An early start at Winter Cove got us to Pegleg Bay just after sunrise

We took the trail all of the way back to sea level at Pegleg Bay, where Maryanne guessed that it got it's name because anyone trying to negotiate the boulder-strewn beach would surely be risking a broken leg. On Craig's recommendation, we also took a loop formed between the old and the new trails to Squally Cove. He had just cleared and re-marked them as a fun warm-up for the day's real work. It was magnificent and provided many wonderful views of almost the entire island trio. I managed to convince Maryanne not to take the steep side trail to the very bottom of the cove, which was not hard to do, on the basis that we only had so much time in the day. She said fine, but then we were adding the Garden Cove trail to our list. That's the one that uses the airport's crazy runway as part of it. It was mercifully the most mild-sloped of all of the island's trails. Even so, on the way back, Maryanne allowed that her trail eyes had maybe been a little bigger than her trail stomach. That last steep downhill into Winter Cove really had our aching quads burning.



More trails across the island lead to view after view

After we got home, she cheekily flopped down on the settee and cracked open a coldie for company. I would not be joining her just yet, since I still wanted to do something about those barnacles. Fortunately, they knocked right off and the rest of the paint was still in pretty good condition. I was back in just over an hour, but I was so cold by then that I could hardly climb out of the water. She helped me wriggle my wetsuit off and handed me a mug of hot tea. That helped. It was a while before I wanted my cold beer.

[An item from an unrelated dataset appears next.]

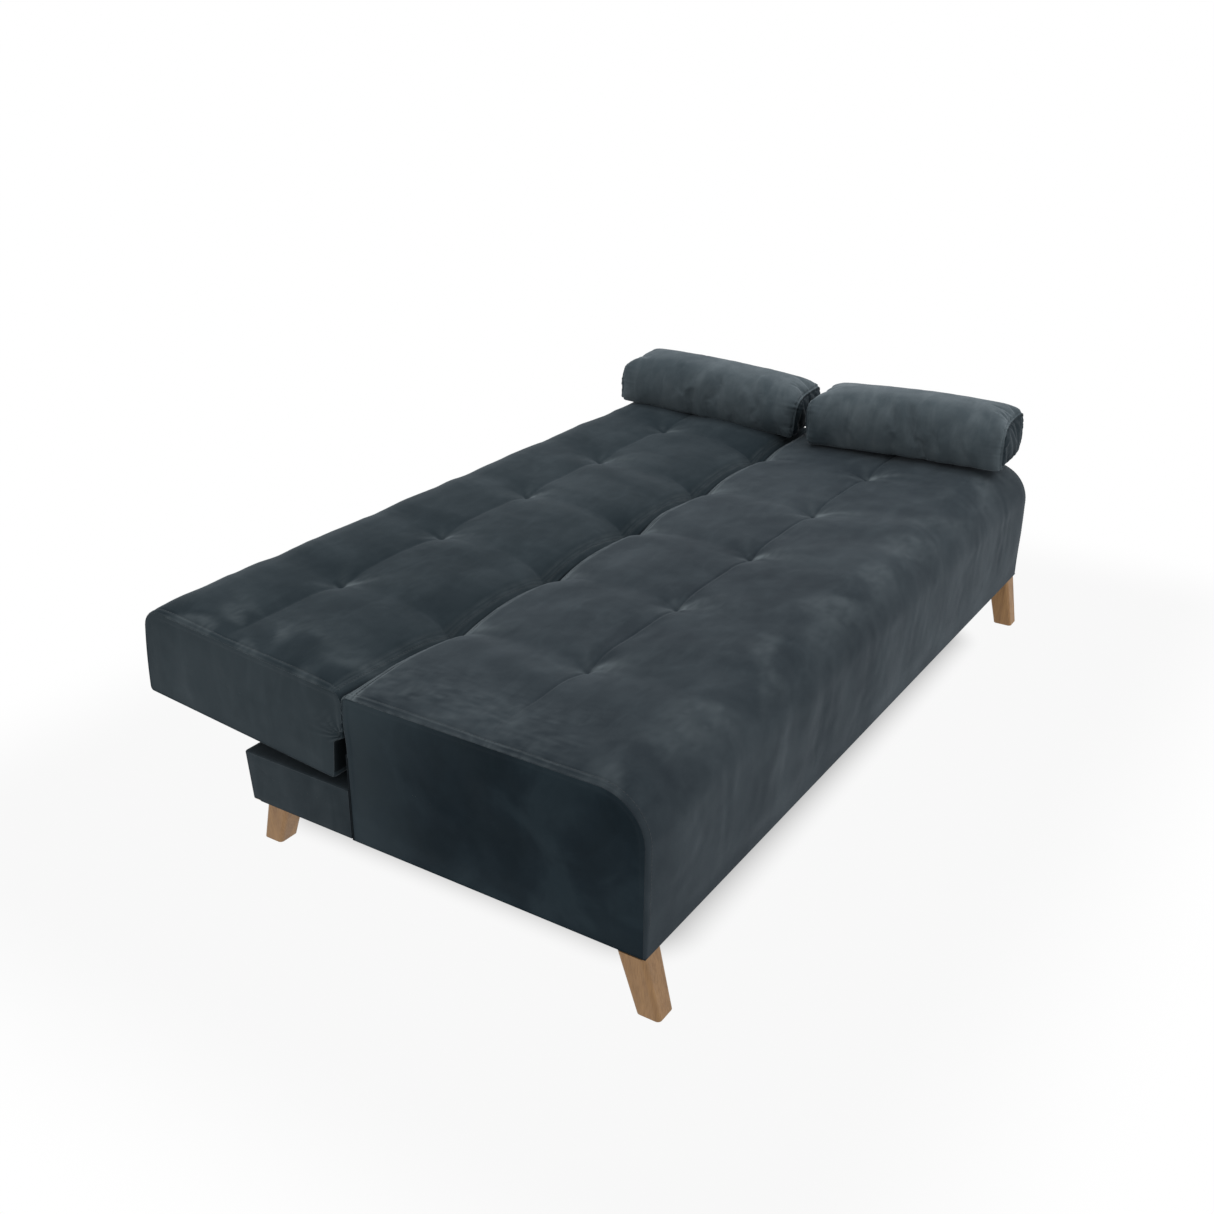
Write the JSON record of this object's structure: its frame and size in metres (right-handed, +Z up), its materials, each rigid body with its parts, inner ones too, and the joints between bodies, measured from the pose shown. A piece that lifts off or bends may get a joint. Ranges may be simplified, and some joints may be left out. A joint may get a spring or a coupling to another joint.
{
  "type": "click-clack sofa bed",
  "caption": "Upholstered click-clack sofa bed laid flat, with a lift-up storage seat, a folding back, splayed wooden legs and two loose box cushions.",
  "frame": {"origin": "on the floor, at the centre of the footprint of the sofa laid flat as a bed", "axes": "+X along the length towards the end with the cushions, +Y from the seat towards the folding back, +Z up"},
  "size_m": [1.9, 1.1448, 0.5998],
  "materials": {
    "velvet": "dark slate velvet, matt with a soft sheen",
    "cushion_velvet": "slate velvet, brushed so that it catches the light",
    "oak": "satin lacquered oak",
    "foam": "open-cell polyurethane foam",
    "webbing": "woven elastic webbing",
    "pine": "sawn pine",
    "chipboard": "raw chipboard",
    "hardboard": "smooth brown hardboard",
    "zinc_steel": "zinc-plated",
    "dark_steel": "oiled",
    "rubber": "matt",
    "felt": "pressed felt"
  },
  "bodies": {
    "base": {"floor_panel": "hardboard", "front_wall": "chipboard", "side_wall_left": "chipboard", "side_wall_right": "chipboard", "shelf_riser": "chipboard", "shelf_board": "chipboard", "shelf_end_left": "chipboard", "shelf_end_right": "chipboard", "rear_board": "chipboard", "base_cover": "velvet", "corner_blocks": "pine", "hinge_ribs": "pine", "bumpers": "rubber", "leg_front_left": "oak", "leg_front_right": "oak", "leg_rear_left": "oak", "leg_rear_right": "oak", "leg_plates": "zinc_steel", "leg_bolts": "zinc_steel", "glides": "felt", "hinge_plate_left": "zinc_steel", "hinge_plate_right": "zinc_steel", "hinge_bolts": "zinc_steel", "pawls": "dark_steel", "seat_hinge_left": "zinc_steel", "seat_hinge_right": "zinc_steel", "seat_hinge_screws": "dark_steel"},
    "seat": {"seat_front_board": "chipboard", "seat_end_board_left": "chipboard", "seat_end_board_right": "chipboard", "seat_rail_front": "pine", "seat_rail_rear": "pine", "seat_rail_left": "pine", "seat_rail_right": "pine", "seat_cross_rails": "pine", "seat_straps": "webbing", "seat_foam": "foam", "seat_front_pad": "foam", "seat_end_pads": "foam", "seat_cover": "velvet", "seat_arms": "zinc_steel", "seat_pins": "dark_steel"},
    "back": {"back_rail_nose": "pine", "back_rail_hinge": "pine", "back_rail_rear": "pine", "back_rail_left": "pine", "back_rail_right": "pine", "back_cross_rails": "pine", "back_straps": "webbing", "back_panel": "hardboard", "back_foam": "foam", "back_wadding": "foam", "back_edge_pads": "foam", "back_cover": "velvet", "back_arms": "zinc_steel", "pivot_pins": "dark_steel", "ratchet_wheels": "dark_steel"},
    "front_cushion": {"cushion_front": "cushion_velvet"},
    "rear_cushion": {"cushion_rear": "cushion_velvet"}
  },
  "joints": [
    {"name": "seat_lift", "type": "hinge", "parent": "base", "child": "seat", "pos_m": [0, 0.01556, 0.375], "axis": [-1, 0, 0], "range_deg": [0, 38]},
    {"name": "back_fold", "type": "hinge", "parent": "base", "child": "back", "pos_m": [0, 0.17106, 0.344], "axis": [1, 0, 0], "range_deg": [0, 82]},
    {"name": "front_cushion_lift", "type": "slide", "parent": "base", "child": "front_cushion", "axis": [0, 0, 1], "range_m": [0, 0.4]},
    {"name": "rear_cushion_lift", "type": "slide", "parent": "base", "child": "rear_cushion", "axis": [0, 0, 1], "range_m": [0, 0.86]}
  ],
  "couplings": [
    {"joint": "front_cushion_lift", "follows": "seat_lift", "m_per_rad": 0.6},
    {"joint": "rear_cushion_lift", "follows": "back_fold", "m_per_rad": 0.6}
  ]
}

As it was now Easter weekend, Deal Island started filling up. A strong blow was forecast overnight, from which Winter Cove was one of only two in the area that offered protection. Our private little two-boat cove soon had another sailboat, plus two commercial fishing boats, which were presumably doing their catching outside of the island's restricted zones. The swell increased, making for a lot of surf for a dinghy landing on the beach, so we decided to stay aboard, plan our next leg and keep an eye on everybody's swing.